On the subject of parents. I follow you on Twitter, and I had to laugh at one of your recent tweets: “Mom just called to say she read my newest stories & found the endings unsatisfying.” I found that delightful because when I’ve shared my stories with both my mother and my mother-in-law, they have that exact reaction. What do you make of feedback like that? Do you take it as a compliment? Is it just something about mothers?

Ha! Yes, I think it is something about mothers. I mean, it’s got to be tough for them, right? They want to be supportive of their kids’ art, but art is so often dark and sad and mean. Moms don’t want to know their kids have that stuff inside of them. My mom always wants to analyze what I write—searching it for symptoms of my personal despair, or something like that. When she told me she didn’t think my most recent stories felt finished, I told her what I thought she really meant was she just didn’t like them because they were sad. She didn’t want them to end like that.

What are your writing habits like? Are you a write-every-day person? Or a more sporadic writer? What do you wish your writing habits were like?
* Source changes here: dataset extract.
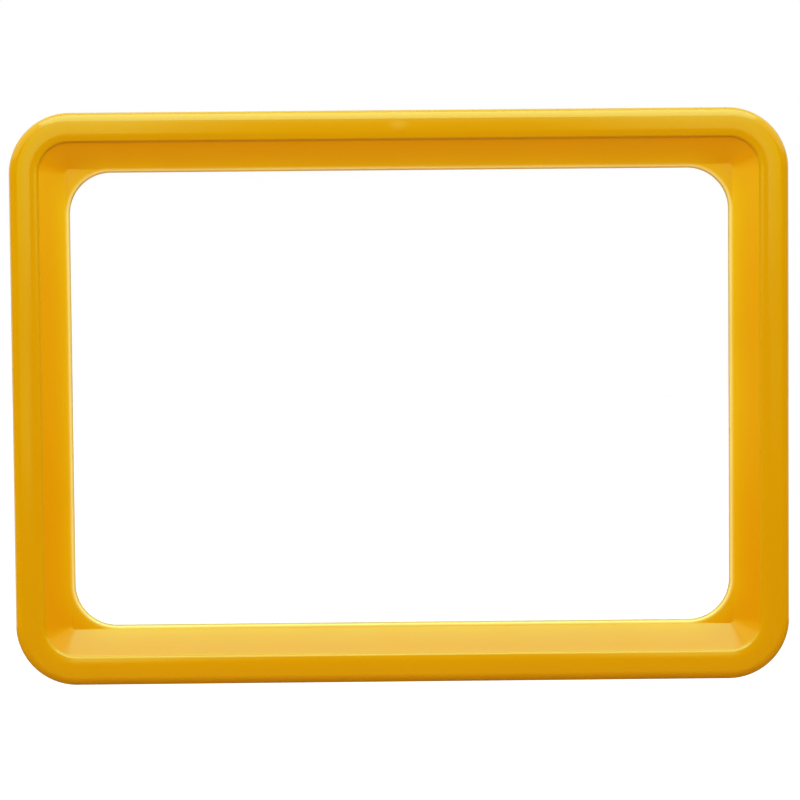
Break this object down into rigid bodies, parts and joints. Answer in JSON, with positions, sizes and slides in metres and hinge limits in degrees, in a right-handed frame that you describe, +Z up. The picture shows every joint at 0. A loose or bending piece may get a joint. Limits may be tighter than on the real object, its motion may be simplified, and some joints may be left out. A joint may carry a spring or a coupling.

I wish I was an everyday writer. Up until recently, I was writing about three days a week, and that worked pretty well for me. My daughter was born in December, and I will be honest, she’s really thrown off my writing game. Now it’s sort of catch-as-catch-can. My husband and I keep describing the experience of having a kid as having to re-learn how to do everything in our lives. Writing is included in that for me. It’s been three months and I am only just now starting to emerge from the fog of new-parenthood and find my routine again.

Where does the germ of most of your stories begin—with a character? A premise? A climactic event? Do you ever have to force your stories to begin somewhere else?

I usually start with a concept and a first line. And those elements usually stay consistent through out the revision process. Most of my stories go through a lot of drafts, but the original ideas tend to stick. I think it’s because those elements become foundational quickly. If I change them, then I’m really writing a different story.